Membaca lembar demi lembar buku ini, sebetulnya tak semua
kawasan dikunjungi oleh penulis. Banyak yang dilewatkan begitu saja. Namun,
untuk persoalan cakupan pembahasan, penulis sebetulnya sudah mengakui akan
keterbatasan yang ia miliki. Menurutnya, waktunya terlalu sebentar untuk dapat
menjelajahi Indonesia yang, seperti ditulisnya, luasnya sebanding dengan luas
Eropa dari ujung Barat sampai Asia Tengah. Untuk hal ini, memang ada anekdot
bahwa siapapun yang ingin menjelajahi Indonesia, yang dimulai dari usia 25 tahun,
maka di pulau terakhir ia sudah meninggal di sekitar usia 80 tahun.
Akan tetapi, sebetulnya keterbatasan waktu yang penulis
miliki bisa disiasati dengan menciptakan kategori. Tanpa itu, pembaca akan
bertanya kenapa daerah tertentu dibahas secara detail dan yang lain tidak;
termasuk tujuan pendetailan pada suatu masyarakat tertentu. Tanpa kategori,
pembaca tak dapat meraba arah dari buku ini selain menyaksikan kisah
sensasional backpacker bermotor.
Penulis, dengan sepeda motornya, terus bergerak dari Lampung,
Bengkulu, dan Enggano tanpa menuliskan siapa dan bagaimana karakteristik
penduduk di kawasan-kawasan tersebut. Bahkan, alih-alih berpihak pada
perspektif penduduk setempat, penulis justru memihak pada cara pandang asing
kala mengatakan Enggano ‘ditemukan Portugis’. Diksi ‘ditemukan’ tentu bukan
perspektif penduduk.
Akan tetapi, berbeda dengan kawasan-kawasan sebelumnya,
penulis bercerita banyak hal mengenai masyarakat Mentawai, Sumatera Barat. Tak
hanya manusianya, tetapi juga secara kultural. Entah apa pertimbangan yang
membuat penulis merasa Mentawai lebih menarik ketimbang yang lain.

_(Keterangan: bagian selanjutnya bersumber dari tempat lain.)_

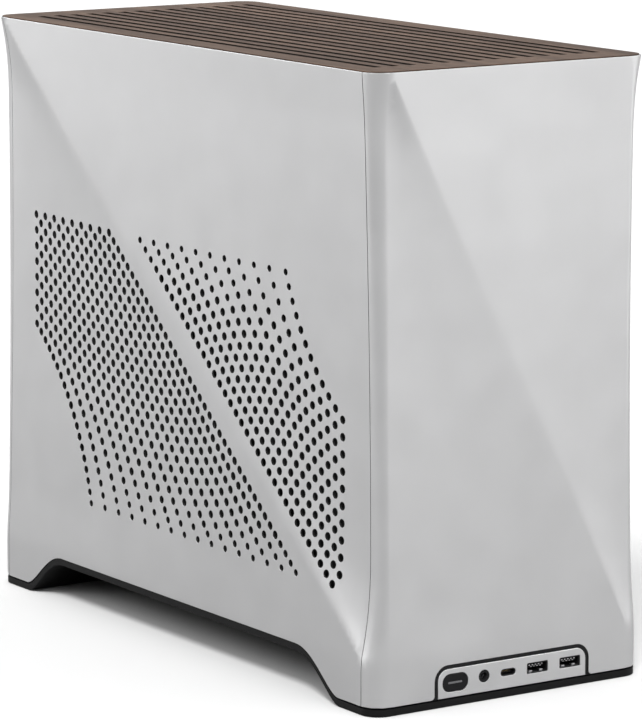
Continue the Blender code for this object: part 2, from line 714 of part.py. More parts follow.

Selain ketiadaan kategori, buku ini juga tidak selamanya
berpihak pada perspektif masyarakat. Saat memasuki Bukittinggi, misalnya, pola
pengisahannya berubah. Jika di Mentawai penulis bercerita mengenai masyarakat,
kini ia bercerita ihwal elit Indonesia. Penulis terkagum-kagum dengan Hatta,
Tan Malaka, Sjarir, Natsir, dan seterusnya, dengan segala artefak yang ada,
termasuk kantor Pemerintahan Darurat Republik Indonesia.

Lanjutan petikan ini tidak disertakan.